CASL presented these findings in three pieces of critical testimony in Edison’s rate case and also in discussions with key staff at the Public Utilities Commission and with the media. Edison responded to these efforts with an invitation to enter into discussions with CASL members about their concerns. After months of discussion, Edison and CASL reached an agreement that addresses many of CASL’s concerns. Among other provisions, going forward, street light facilities charges will be based on Edison’s actual costs, reducing facilities charges by more than 10% compared with Edison’s proposal. In addition, the developer’s allowance will be eliminated, and cities will no longer be charged for lights that are non-operational. Edison will also provide regular reports to CASL on street light replacement and maintenance activities and costs.
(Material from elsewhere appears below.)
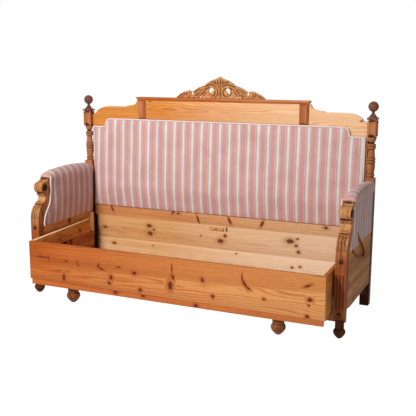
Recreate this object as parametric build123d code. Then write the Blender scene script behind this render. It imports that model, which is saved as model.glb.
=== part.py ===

This negotiated agreement will go a long way toward increasing transparency for street lighting costs for cities in Edison’s service area.

In a policy about-face, Edison also announced that it is now open to discussing with interested cities the possibility of street light sales, something Edison has not undertaken since the 1970s. Unlike the other utilities in California, Edison owns about 90% of the street lights in its service area. (San Diego Gas and Electric and Pacific Gas and Electric both own roughly 20% of the street lights in their service areas).
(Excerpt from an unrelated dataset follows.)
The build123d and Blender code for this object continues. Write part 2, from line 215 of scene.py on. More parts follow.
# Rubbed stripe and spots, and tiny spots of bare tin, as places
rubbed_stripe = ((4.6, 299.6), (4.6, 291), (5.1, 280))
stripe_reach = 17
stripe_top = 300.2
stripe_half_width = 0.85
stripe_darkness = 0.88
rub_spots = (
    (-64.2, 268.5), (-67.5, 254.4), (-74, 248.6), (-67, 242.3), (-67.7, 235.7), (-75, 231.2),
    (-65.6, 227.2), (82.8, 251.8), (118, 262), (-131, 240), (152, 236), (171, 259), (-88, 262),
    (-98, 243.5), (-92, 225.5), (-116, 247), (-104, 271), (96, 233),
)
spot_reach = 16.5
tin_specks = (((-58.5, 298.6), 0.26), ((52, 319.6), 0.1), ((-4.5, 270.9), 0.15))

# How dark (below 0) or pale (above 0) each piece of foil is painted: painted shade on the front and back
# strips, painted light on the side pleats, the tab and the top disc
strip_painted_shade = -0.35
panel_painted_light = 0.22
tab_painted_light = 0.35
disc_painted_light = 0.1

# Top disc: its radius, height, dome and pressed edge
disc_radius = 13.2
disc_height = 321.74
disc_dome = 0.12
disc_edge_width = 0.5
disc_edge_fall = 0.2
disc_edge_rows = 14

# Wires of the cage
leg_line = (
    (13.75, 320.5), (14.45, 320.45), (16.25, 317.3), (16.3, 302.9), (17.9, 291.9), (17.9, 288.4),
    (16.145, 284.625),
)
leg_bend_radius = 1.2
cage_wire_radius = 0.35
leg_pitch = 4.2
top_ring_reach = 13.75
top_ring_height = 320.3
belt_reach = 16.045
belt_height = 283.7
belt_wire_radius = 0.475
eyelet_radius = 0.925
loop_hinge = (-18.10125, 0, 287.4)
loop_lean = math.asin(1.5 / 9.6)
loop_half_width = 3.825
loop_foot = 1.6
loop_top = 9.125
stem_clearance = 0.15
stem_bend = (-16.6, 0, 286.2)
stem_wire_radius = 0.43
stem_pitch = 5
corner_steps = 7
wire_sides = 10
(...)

CASL member Huntington Beach already has begun preparations to purchase the street lights in its city from Edison, and other cities are expected to follow suit. In Huntington Beach, electricity bills for the 12,000 Edison-owned lights totaled more than $1.8 million in fiscal year 2010-2011, representing 41% of the City’s overall electricity costs and 22% of the City’s electricity usage. Huntington Beach expects that local control over street lights will save city funds, improve light quality and open the door for energy efficiency programs that have been cost-prohibitive under Edison ownership. In particular, Huntington Beach expects to reduce its annual utility budget by more than $200,000 per year to the General Fund after accounting for capital financing costs and street light upgrade and maintenance costs.
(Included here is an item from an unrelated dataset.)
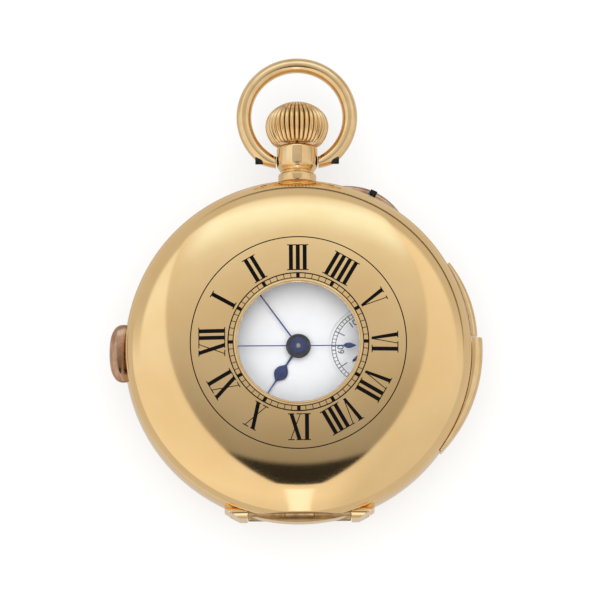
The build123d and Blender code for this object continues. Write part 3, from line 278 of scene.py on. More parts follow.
GOLD = metal("yellow_gold", GOLD_SHADES, **BAND_POLISH)
GOLD_FINE = metal("yellow_gold_small_parts", ((0.93, 0.66, 0.35), (0.84, 0.57, 0.27)), 0.08, 0.07, 400.0)
# Material of the painted shade on the covers' knuckles and in the crown's grooves.
GOLD_PAINTED_SHADE = metal("gold_painted_shade", PAINTED_SHADE_TONES, 0.26, 0.15, PAINTED_SHADE_SCALE, 0.1)
ROSE_GOLD = metal("rose_gold", ((0.66, 0.40, 0.26), (0.40, 0.22, 0.12)), 0.10, 0.10, 420.0, 0.08)
GILT = metal("frosted_gilt", ((0.88, 0.72, 0.42), (0.80, 0.62, 0.33)), 0.34, 0.12, 300.0, 0.2)
GEAR_BRASS = metal("gilt_wheels", ((0.90, 0.70, 0.36), (0.80, 0.58, 0.26)), 0.22, 0.10, 500.0)
STEEL = metal("polished_steel", ((0.66, 0.67, 0.69), (0.56, 0.57, 0.59)), 0.18, 0.12, 500.0)
BLUED = metal("blued_steel", ((0.045, 0.09, 0.36), (0.025, 0.05, 0.20)), 0.14, 0.08, 300.0)
BLACK_STEEL = metal("blackened_steel", ((0.06, 0.05, 0.05), (0.02, 0.02, 0.02)), 0.35, 0.15, 900.0)
WHITE_ENAMEL = enamel("white_enamel", (0.95, 0.945, 0.945), (0.92, 0.915, 0.915))
BLACK_ENAMEL = enamel("black_enamel", (0.006, 0.004, 0.004), (0.003, 0.002, 0.002), 0.5, 0.0, 0.05)
GLASS = clear_glass("watch_glass")
RUBY = enamel("ruby", (0.55, 0.03, 0.12), (0.35, 0.01, 0.06), 0.08)
BAND_GOLD = band_gold("yellow_gold_band")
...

Edison’s street light rates were left unexamined for too long, with the result that cities have been overcharged for street light services and have been forced to subsidize other customers’ electricity costs as well as private development. CASL’s efforts have yielded lower street light rates and the ability to oversee Edison’s street light activities to ensure that funded maintenance is being performed and that cities are being charged only for services received. They have also yielded increased transparency and the elimination of an unwanted subsidy to private development. Encouraged by CASL’s success, more cities are now joining the group and exploring their options for local control over their street lights.

Future CASL efforts may include continuing to advocate for affordability, transparency, and flexibility for southern California cities. Still on the to-do list are obtaining additional means for cities to control their energy costs and ensuring that street light sales are offered on a fair basis. CASL will also continue to oversee Edison’s ratemaking activities to help ensure that cities are not required to cut back on other essential public services in order to pay their street lighting bills.